Most people work just hard enough not to get fired and get paid just enough money not to quit. — George Carlin
Most people work just hard enough not to get fired and get paid just enough money not to quit.
Author: George Carlin
Insight: There's something darkly honest about this observation that hits different when you're living it. We've all settled into that strange middle ground—showing up, doing enough to stay invisible to management, collecting a paycheck that covers rent but doesn't quite feel like reward. It's not laziness exactly. It's more like a quiet negotiation we've made with ourselves and our employers, where nobody's quite getting what they want, but nobody's pushing hard enough to change it.
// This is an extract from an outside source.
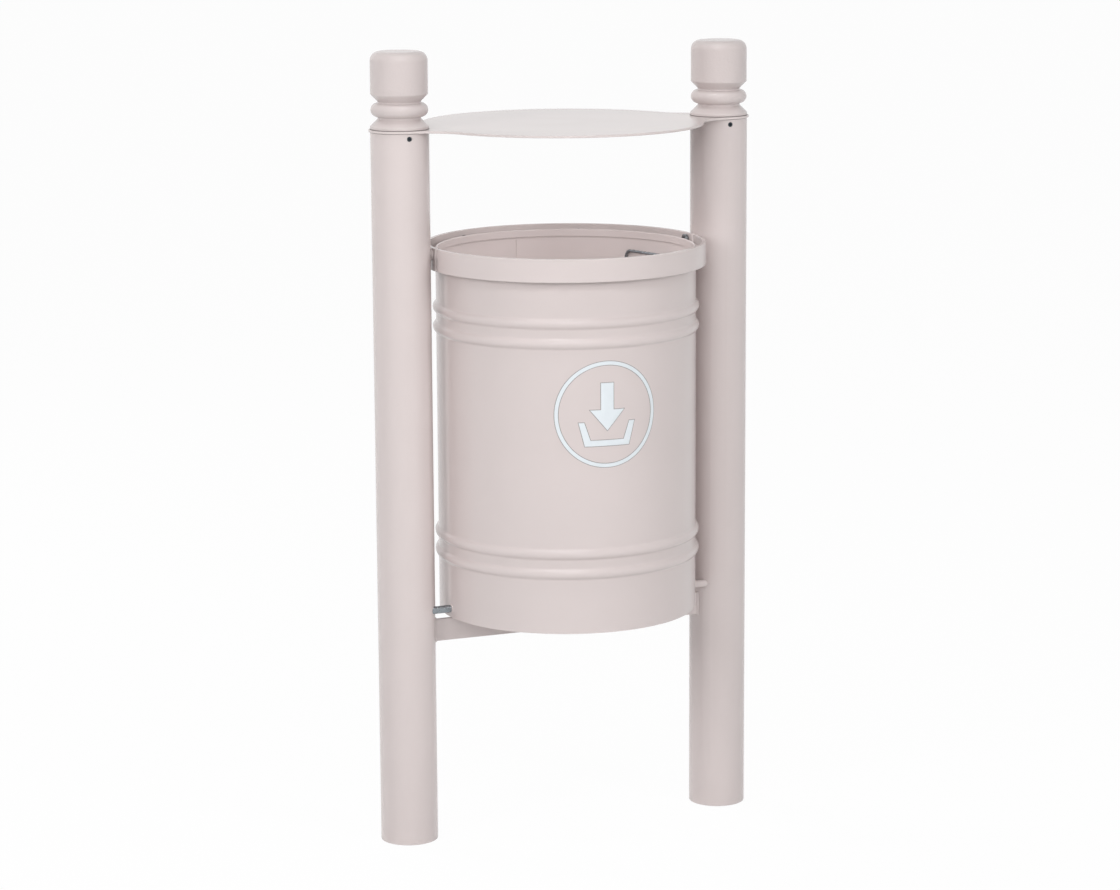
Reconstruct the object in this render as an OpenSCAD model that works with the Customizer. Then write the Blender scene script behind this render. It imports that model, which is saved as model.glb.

The tricky part is recognizing how this becomes a self-fulfilling trap. When work feels like punishment rather than contribution, you naturally bring less energy to it. You do the minimum. And that minimum-effort existence starts leaking into other parts of your life—the way you relate to people, the projects you abandon, the ambitions that quietly shrivel. You're not actually stuck because of external circumstances; you're stuck because you and your job have made a deal to keep each other just uncomfortable enough to tolerate. What makes Carlin's line sting is that it describes a choice we keep making, even when we say we want something different. The gap between "hard enough not to get fired" and "what you're actually capable of" isn't usually about money or circumstances. It's often about whether you've decided your work is worth your real effort, or if you've already decided it isn't.